Probability & Statistics for AI/ML
Difficulty: Beginner | Time: 50-70 minutes | Key Concepts: Probability, Distributions, Statistics
Why Probability & Statistics Matter
Machine learning is fundamentally about making predictions under uncertainty.

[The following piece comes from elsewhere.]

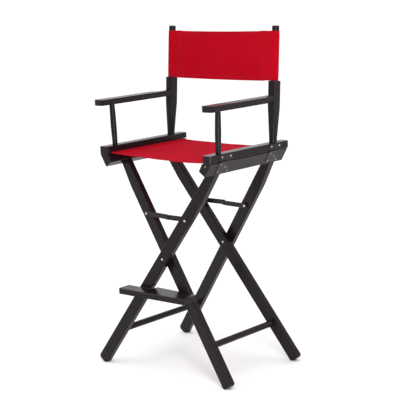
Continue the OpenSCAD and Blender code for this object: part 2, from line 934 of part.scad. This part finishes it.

Probability and statistics provide the tools to understand and manage that uncertainty.
1. Probability Fundamentals
What is Probability?
Probability is a number between 0 and 1 that represents the likelihood of an event occurring.
- P = 0: Event will never happen
- P = 0.5: Event has 50% chance
- P = 1: Event will definitely happen
Basic Probability Rules
Rule 1: Probability of Complement
P(NOT A) = 1 - P(A)
Example: If P(heads) = 0.5, then P(tails) = 1 - 0.5 = 0.5
Rule 2: Probability of Either Event
P(A OR B) = P(A) + P(B) - P(A AND B)
Example: P(red card OR face card) = P(red) + P(face) - P(red face card)
Rule 3: Conditional Probability
P(A|B) = P(A AND B) / P(B)
Read as: "Probability of A given B"
Example: P(rain|dark clouds) = P(rain AND dark clouds) / P(dark clouds)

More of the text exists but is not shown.